Nourishing My People

Erica Bernard, 21 July 2022

Erica Bernard is at home in the Kimberley region of Western Australia, where she has ancestral roots as a Yawuru (Broome) and Kidja (Halls Creek) woman. She has been working in Catholic Education for over 20 years, and is currently the Community Liaison Officer for the Catholic Education Office of Western Australia, based in Broome. Yet she has felt an increasing crossover of school and church roles, as she is called “to serve ministerially to our people”.

It all started in 2006, when Erica accepted a secondment to the Diocese of Broome as the Kimberley World Youth Day Coordinator. As she explains, she only really recognised her journey in ministry as she helped people to prepare for the big event in Sydney. As part of the experience, she took the WYD cross and icon to every community in the Kimberley only one week before they arrived at their final destination. While the pilgrimage was “full on”, she was lifted up by the excitement and energy of it all. Erica had a feeling of burning desire that she needed to follow, as “it is usually the Holy Spirit.” 

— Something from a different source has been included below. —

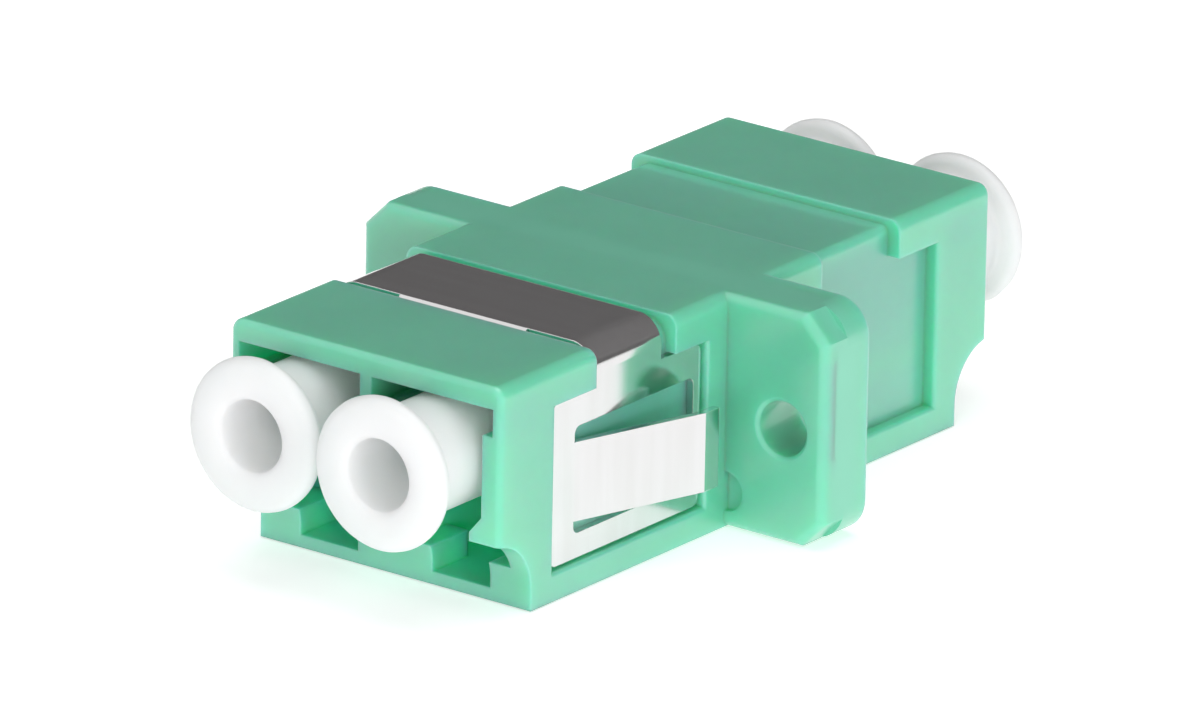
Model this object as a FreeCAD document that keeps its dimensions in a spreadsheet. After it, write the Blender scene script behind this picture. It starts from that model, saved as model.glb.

Since then, Erica has been to several National Catholic Youth Festivals, bringing mobs of young people from her area. The event in Perth was particularly special as she saw the youth transform from very shyly observing to becoming “like celebrities” and fully involved. At this nationwide gathering, they celebrated their own Kimberley Mass of the Holy Spirit, in which her bishop as well as other bishops got painted up in their traditional celebratory practice. Erica found “teachable moments” in her conversations with the young people, who had discovered ways to connect, and were making sense of the faith.

In her more everyday work and life, Erica builds up the faith community in many ways. The rosary is a popular devotion among her people, especially when someone passes away. Like the grandmothers of old, members of the parish bring people together to lead this special prayer for her people. Erica has found that it helps to put things in a way that will help everyone to understand. She uses their way of talking to summarise the mysteries in her own words.  

And at funerals, Erica is often called upon to assist and to support the families. People knock on her door to ask for help in choosing the readings, songs, prayers and preparing the service. She considers and suggests what would really suit the deceased and make people feel comfortable. She is especially attentive to Catholics who are not regular attenders and might be nervous about what to do and when.  

Just recently, Erica’s uncle passed away, who had been a stalwart of the local church. He asked her and her nephew to be the MCs at the funeral, and it turned out to “flow really nicely.” Another tough time came earlier in the year, as her big brother was very sick, and taken to Perth on life support. Erica brought her people together to pray and she witnessed the power of collective prayer – he is now recovering very well. While she doesn’t want to be too bossy or preachy, she has learned to “drop little hints with people”, to encourage their faith. 

This happens in a variety of situations. Erica uses social media to share prayers, scripture verses, anniversaries and feast days. She provides opportunities for people to experience her people’s ancient spirituality in a way that makes them feel at ease. She sits down with people to pray, and to foster community. She was often invited to share at a retreat to bring together participants of a sacramental program (Confirmation and First Communion) and the Religious Education Coordinators. As part of the cultural learning, she was able to connect being on country with the Christian life. Erica spoke about how the land enriches them, how they are nourished and fed by its food. Sitting around the campfire, they are safe. And so it is with coming around the table of the Lord.  

Other people have seen these ministerial qualities in Erica too. Her priest asked her to serve as an extraordinary minister of Holy Communion, and she is part of her parish committee, the National Aboriginal and Torres Strait Islander Catholic Council and a Member of the Australian Plenary Council. Erica feels that on returning from this national discernment process, “there will be a hunger to serve ministerially to my people.” She knows of places where there are no priests, where a Sister runs a liturgy, invites prayers and leads a reflection on the scriptures. Erica reflects, “That is the sort of thing I’d like to do in my parish.” And we hope you are able to too. Thank you for sharing!